* [Written exercise] Repeat the listing below word for word, stopping after the line that contains "imported CAD frame.".

## Start Provided records

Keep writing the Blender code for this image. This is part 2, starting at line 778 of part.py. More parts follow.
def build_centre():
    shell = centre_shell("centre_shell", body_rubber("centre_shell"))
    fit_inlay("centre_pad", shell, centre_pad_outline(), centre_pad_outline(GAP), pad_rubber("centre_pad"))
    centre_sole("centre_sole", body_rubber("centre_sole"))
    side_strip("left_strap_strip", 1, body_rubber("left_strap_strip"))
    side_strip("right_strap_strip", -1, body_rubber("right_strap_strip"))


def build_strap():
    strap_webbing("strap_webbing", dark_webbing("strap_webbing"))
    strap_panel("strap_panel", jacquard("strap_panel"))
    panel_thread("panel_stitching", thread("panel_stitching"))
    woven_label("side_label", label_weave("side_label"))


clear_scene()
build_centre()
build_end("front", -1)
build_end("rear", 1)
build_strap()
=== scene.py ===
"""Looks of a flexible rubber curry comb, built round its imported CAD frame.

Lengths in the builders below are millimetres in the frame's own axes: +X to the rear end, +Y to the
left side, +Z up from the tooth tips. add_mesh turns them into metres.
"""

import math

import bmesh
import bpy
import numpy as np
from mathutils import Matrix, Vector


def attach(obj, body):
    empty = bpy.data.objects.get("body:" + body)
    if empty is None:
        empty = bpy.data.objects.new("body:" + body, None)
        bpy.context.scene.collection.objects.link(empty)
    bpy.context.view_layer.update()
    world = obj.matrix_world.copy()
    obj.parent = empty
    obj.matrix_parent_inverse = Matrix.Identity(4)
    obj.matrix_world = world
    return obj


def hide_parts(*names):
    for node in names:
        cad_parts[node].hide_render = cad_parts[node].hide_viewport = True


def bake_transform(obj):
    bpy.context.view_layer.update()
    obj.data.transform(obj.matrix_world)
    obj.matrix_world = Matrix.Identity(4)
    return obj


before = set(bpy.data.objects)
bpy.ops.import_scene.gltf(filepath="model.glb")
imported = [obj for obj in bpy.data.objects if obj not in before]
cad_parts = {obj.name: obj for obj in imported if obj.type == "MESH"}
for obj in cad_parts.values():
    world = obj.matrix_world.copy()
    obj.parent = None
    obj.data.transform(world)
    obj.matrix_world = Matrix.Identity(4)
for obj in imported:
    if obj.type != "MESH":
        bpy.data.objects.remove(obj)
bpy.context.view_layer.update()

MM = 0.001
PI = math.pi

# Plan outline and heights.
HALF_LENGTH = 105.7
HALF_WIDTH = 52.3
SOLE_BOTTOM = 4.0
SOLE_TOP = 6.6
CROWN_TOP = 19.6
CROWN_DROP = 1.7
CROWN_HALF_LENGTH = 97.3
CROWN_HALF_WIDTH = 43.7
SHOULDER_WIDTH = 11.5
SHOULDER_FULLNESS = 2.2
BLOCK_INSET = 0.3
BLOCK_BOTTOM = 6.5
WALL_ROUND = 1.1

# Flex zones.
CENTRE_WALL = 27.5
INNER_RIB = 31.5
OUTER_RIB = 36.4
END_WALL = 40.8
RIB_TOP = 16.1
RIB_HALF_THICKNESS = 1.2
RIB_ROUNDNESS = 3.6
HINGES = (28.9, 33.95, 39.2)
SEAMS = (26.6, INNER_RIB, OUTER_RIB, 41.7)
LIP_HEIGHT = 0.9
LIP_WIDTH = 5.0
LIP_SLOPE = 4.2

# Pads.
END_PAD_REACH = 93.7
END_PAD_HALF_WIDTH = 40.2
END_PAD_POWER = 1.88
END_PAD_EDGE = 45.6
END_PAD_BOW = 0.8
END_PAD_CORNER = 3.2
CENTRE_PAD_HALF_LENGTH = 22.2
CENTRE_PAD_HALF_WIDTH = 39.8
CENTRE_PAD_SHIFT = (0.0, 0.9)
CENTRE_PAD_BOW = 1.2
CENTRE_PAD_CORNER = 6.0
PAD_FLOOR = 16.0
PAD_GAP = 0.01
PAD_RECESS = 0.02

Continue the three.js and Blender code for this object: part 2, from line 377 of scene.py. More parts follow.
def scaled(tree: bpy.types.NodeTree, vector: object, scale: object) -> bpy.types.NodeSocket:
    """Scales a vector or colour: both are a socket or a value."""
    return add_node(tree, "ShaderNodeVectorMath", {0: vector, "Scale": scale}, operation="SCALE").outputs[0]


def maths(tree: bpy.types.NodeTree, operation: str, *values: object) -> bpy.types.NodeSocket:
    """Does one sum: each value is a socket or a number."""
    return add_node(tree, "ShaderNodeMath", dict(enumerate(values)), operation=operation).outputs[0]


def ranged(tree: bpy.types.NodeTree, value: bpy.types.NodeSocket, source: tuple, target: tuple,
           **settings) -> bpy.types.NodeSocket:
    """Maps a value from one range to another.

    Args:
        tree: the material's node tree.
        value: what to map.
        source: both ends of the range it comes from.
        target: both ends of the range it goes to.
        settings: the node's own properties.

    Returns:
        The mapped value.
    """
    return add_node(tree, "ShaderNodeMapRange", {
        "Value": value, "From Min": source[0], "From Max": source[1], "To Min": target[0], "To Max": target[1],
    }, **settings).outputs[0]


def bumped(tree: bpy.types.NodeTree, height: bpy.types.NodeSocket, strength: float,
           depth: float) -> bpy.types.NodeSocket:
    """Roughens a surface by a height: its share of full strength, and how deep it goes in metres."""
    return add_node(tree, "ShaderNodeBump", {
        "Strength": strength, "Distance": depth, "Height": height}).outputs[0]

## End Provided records

* [Exercise result]
Keep writing the Blender code for this image. This is part 2, starting at line 778 of part.py. More parts follow.
def build_centre():
    shell = centre_shell("centre_shell", body_rubber("centre_shell"))
    fit_inlay("centre_pad", shell, centre_pad_outline(), centre_pad_outline(GAP), pad_rubber("centre_pad"))
    centre_sole("centre_sole", body_rubber("centre_sole"))
    side_strip("left_strap_strip", 1, body_rubber("left_strap_strip"))
    side_strip("right_strap_strip", -1, body_rubber("right_strap_strip"))


def build_strap():
    strap_webbing("strap_webbing", dark_webbing("strap_webbing"))
    strap_panel("strap_panel", jacquard("strap_panel"))
    panel_thread("panel_stitching", thread("panel_stitching"))
    woven_label("side_label", label_weave("side_label"))


clear_scene()
build_centre()
build_end("front", -1)
build_end("rear", 1)
build_strap()
=== scene.py ===
"""Looks of a flexible rubber curry comb, built round its imported CAD frame.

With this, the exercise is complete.